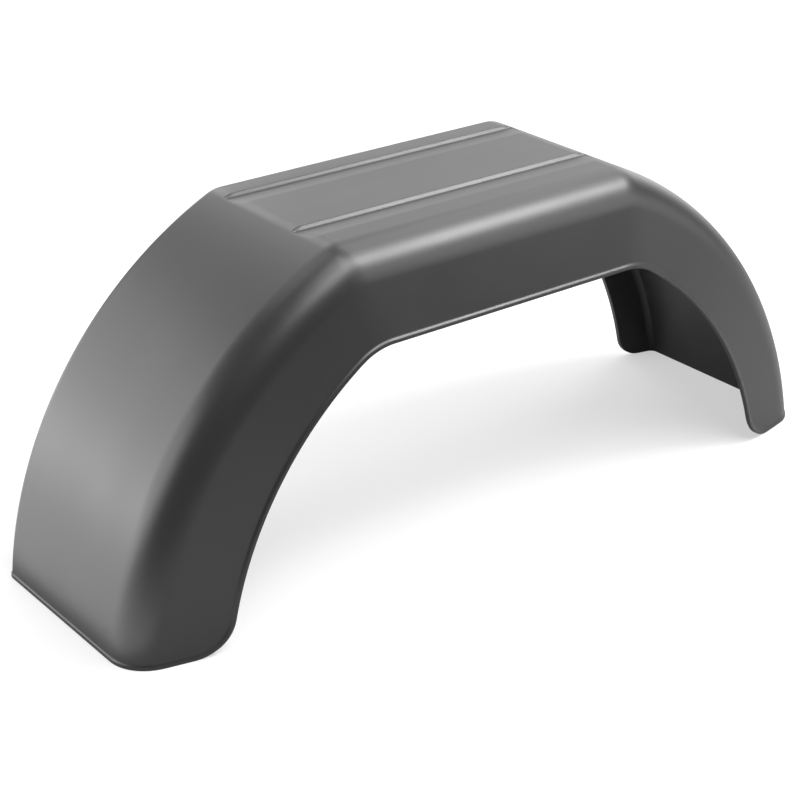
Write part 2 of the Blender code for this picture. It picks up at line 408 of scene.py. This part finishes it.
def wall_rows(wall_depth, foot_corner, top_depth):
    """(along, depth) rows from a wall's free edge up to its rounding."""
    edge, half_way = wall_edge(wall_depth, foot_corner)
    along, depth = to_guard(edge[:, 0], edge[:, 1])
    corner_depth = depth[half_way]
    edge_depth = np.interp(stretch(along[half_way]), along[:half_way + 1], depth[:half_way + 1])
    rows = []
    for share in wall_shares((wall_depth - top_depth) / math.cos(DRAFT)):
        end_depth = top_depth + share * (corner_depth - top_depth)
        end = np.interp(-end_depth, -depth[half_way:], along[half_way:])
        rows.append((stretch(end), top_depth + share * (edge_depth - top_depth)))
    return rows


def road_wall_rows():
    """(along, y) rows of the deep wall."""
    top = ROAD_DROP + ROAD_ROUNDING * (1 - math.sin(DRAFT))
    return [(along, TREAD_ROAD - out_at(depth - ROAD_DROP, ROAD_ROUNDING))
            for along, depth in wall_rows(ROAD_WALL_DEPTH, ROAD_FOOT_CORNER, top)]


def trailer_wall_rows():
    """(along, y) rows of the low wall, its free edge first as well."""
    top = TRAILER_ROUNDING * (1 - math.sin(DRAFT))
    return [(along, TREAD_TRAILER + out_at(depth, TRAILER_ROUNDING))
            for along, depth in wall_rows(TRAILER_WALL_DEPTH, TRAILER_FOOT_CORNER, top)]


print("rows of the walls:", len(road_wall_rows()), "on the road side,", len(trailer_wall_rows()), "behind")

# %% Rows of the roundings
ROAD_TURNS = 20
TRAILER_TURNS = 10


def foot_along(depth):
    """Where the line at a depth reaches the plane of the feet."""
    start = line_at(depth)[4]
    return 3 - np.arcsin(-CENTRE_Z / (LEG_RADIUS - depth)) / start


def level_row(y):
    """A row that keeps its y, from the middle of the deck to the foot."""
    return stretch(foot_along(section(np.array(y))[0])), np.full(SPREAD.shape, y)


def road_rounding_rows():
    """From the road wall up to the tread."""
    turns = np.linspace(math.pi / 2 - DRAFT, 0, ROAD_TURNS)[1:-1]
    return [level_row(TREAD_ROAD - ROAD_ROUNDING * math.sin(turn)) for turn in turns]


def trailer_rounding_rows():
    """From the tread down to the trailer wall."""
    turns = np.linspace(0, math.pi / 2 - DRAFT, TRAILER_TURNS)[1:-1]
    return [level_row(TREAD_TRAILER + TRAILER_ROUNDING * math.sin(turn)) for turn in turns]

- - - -

> _What the task asks_: Return exactly the lines from the beginning of the data above through the one containing "wall_rows(ROAD_WALL_DEPTH, ROAD_FOOT_CORNER, top)]", please. Include both end lines and add nothing else.

> _Task solution_:
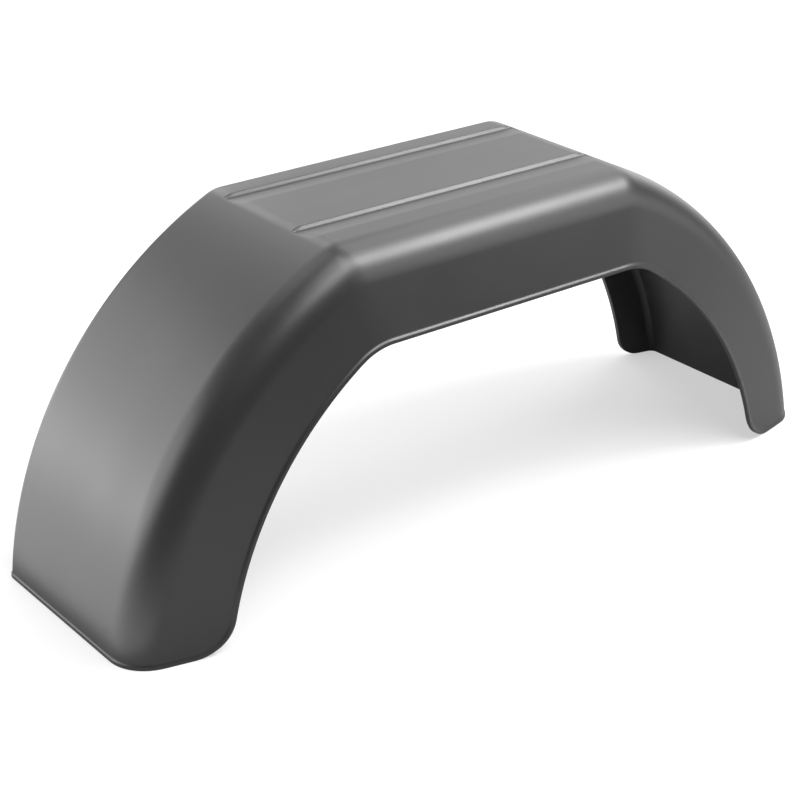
Write part 2 of the Blender code for this picture. It picks up at line 408 of scene.py. This part finishes it.
def wall_rows(wall_depth, foot_corner, top_depth):
    """(along, depth) rows from a wall's free edge up to its rounding."""
    edge, half_way = wall_edge(wall_depth, foot_corner)
    along, depth = to_guard(edge[:, 0], edge[:, 1])
    corner_depth = depth[half_way]
    edge_depth = np.interp(stretch(along[half_way]), along[:half_way + 1], depth[:half_way + 1])
    rows = []
    for share in wall_shares((wall_depth - top_depth) / math.cos(DRAFT)):
        end_depth = top_depth + share * (corner_depth - top_depth)
        end = np.interp(-end_depth, -depth[half_way:], along[half_way:])
        rows.append((stretch(end), top_depth + share * (edge_depth - top_depth)))
    return rows


def road_wall_rows():
    """(along, y) rows of the deep wall."""
    top = ROAD_DROP + ROAD_ROUNDING * (1 - math.sin(DRAFT))
    return [(along, TREAD_ROAD - out_at(depth - ROAD_DROP, ROAD_ROUNDING))
            for along, depth in wall_rows(ROAD_WALL_DEPTH, ROAD_FOOT_CORNER, top)]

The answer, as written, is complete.